- YOUR TASK -
Repeat exactly and only the lines from the line containing "Write part 3" through the line containing "return resample(np.array(drawn), spacing, closed=False)", both included.
[Begin]
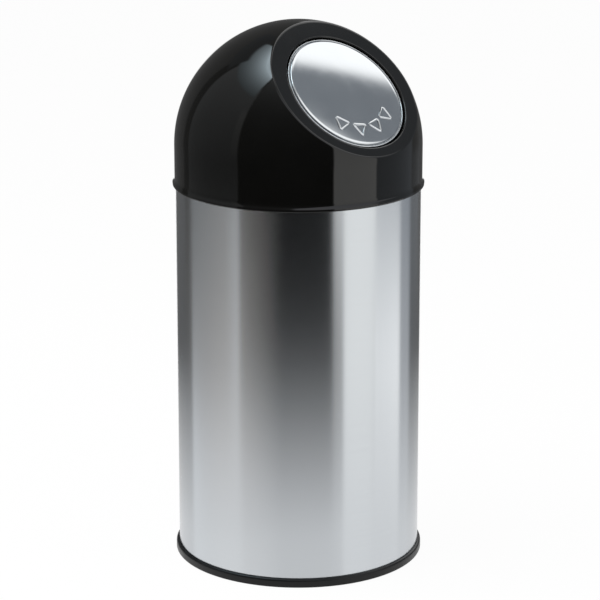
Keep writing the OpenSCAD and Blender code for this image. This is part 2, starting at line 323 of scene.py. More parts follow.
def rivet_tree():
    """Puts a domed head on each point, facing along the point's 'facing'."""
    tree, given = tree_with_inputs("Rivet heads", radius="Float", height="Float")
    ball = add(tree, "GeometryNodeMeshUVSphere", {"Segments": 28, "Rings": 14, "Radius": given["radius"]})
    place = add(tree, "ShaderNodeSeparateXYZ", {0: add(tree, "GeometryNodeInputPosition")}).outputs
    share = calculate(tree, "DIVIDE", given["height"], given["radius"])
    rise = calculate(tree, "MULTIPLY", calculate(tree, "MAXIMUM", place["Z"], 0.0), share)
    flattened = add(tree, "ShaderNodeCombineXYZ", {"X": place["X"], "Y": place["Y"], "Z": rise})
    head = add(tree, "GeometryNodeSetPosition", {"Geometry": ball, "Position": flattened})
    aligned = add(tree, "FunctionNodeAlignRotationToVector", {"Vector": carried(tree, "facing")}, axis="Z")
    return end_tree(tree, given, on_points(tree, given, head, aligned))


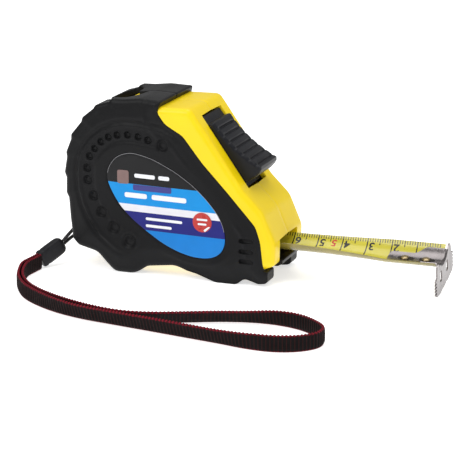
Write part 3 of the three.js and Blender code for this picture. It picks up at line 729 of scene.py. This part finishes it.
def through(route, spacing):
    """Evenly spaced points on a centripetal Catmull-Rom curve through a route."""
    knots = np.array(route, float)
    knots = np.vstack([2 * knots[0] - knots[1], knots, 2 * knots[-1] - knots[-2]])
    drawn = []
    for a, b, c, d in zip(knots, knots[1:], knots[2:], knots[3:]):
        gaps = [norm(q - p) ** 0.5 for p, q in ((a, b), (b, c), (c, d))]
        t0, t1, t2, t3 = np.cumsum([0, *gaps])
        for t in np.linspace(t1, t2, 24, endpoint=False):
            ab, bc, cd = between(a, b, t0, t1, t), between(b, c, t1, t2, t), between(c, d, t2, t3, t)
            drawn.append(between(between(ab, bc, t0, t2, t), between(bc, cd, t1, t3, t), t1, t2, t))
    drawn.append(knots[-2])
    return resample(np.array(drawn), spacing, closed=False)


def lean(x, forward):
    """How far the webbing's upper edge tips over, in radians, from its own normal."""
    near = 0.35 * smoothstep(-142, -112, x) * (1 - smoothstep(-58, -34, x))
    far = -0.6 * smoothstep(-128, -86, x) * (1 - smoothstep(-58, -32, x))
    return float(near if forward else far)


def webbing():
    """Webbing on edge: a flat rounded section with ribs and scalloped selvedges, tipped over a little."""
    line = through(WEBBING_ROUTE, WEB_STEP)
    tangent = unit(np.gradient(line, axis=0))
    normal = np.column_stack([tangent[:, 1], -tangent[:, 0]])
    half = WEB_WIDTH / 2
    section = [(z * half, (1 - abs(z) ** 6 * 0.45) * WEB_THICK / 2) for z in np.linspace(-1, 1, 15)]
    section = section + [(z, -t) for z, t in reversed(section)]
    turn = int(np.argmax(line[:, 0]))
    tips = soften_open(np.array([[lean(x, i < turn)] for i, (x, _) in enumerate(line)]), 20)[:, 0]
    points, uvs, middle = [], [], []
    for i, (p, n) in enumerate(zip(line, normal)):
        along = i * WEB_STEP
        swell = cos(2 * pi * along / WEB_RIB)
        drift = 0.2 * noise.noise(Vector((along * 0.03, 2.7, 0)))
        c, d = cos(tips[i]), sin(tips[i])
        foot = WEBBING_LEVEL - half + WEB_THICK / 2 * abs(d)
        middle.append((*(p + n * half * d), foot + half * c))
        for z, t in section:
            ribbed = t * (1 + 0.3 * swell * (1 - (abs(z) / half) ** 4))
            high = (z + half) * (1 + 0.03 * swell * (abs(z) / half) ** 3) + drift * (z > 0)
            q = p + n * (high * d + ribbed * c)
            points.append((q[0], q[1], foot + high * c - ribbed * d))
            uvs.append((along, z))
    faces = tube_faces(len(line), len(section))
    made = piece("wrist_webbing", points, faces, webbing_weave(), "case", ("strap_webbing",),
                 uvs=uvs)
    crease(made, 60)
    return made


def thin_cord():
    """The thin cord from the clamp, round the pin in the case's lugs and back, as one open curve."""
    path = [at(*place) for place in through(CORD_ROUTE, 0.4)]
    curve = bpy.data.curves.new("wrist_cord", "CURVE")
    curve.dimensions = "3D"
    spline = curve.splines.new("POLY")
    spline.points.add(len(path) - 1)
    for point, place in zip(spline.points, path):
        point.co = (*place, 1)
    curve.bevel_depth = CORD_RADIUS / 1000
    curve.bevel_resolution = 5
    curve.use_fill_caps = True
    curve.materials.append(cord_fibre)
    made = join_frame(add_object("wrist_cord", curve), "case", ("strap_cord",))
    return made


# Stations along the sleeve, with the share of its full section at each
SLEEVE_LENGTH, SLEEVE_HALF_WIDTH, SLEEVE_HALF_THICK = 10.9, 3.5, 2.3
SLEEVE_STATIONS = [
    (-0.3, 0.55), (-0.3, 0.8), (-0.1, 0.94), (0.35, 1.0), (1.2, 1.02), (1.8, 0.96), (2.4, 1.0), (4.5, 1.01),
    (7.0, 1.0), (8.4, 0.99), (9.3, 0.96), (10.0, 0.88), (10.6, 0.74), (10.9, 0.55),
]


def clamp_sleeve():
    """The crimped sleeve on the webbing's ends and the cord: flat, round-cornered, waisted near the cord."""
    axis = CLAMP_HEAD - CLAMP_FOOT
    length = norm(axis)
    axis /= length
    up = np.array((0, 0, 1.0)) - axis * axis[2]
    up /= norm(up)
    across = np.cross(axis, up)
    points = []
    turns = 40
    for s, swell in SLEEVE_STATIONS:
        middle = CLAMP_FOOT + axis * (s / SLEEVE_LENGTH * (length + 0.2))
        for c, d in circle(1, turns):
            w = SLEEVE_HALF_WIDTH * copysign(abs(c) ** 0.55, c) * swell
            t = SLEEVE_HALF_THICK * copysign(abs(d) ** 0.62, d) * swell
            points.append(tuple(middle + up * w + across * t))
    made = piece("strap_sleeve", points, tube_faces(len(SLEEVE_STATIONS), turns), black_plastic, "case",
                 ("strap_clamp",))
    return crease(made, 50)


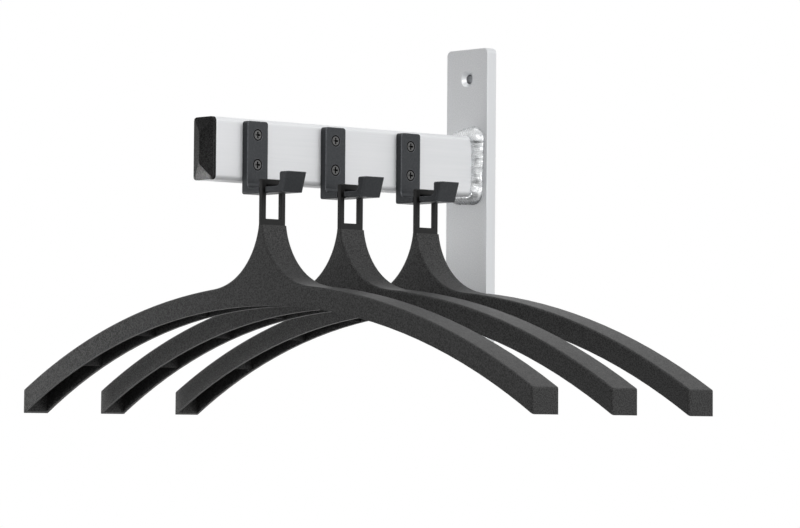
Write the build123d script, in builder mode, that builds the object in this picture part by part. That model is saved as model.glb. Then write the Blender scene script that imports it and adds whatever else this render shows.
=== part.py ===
[End]
- THE SOLUTION -
Write part 3 of the three.js and Blender code for this picture. It picks up at line 729 of scene.py. This part finishes it.
def through(route, spacing):
    """Evenly spaced points on a centripetal Catmull-Rom curve through a route."""
    knots = np.array(route, float)
    knots = np.vstack([2 * knots[0] - knots[1], knots, 2 * knots[-1] - knots[-2]])
    drawn = []
    for a, b, c, d in zip(knots, knots[1:], knots[2:], knots[3:]):
        gaps = [norm(q - p) ** 0.5 for p, q in ((a, b), (b, c), (c, d))]
        t0, t1, t2, t3 = np.cumsum([0, *gaps])
        for t in np.linspace(t1, t2, 24, endpoint=False):
            ab, bc, cd = between(a, b, t0, t1, t), between(b, c, t1, t2, t), between(c, d, t2, t3, t)
            drawn.append(between(between(ab, bc, t0, t2, t), between(bc, cd, t1, t3, t), t1, t2, t))
    drawn.append(knots[-2])
    return resample(np.array(drawn), spacing, closed=False)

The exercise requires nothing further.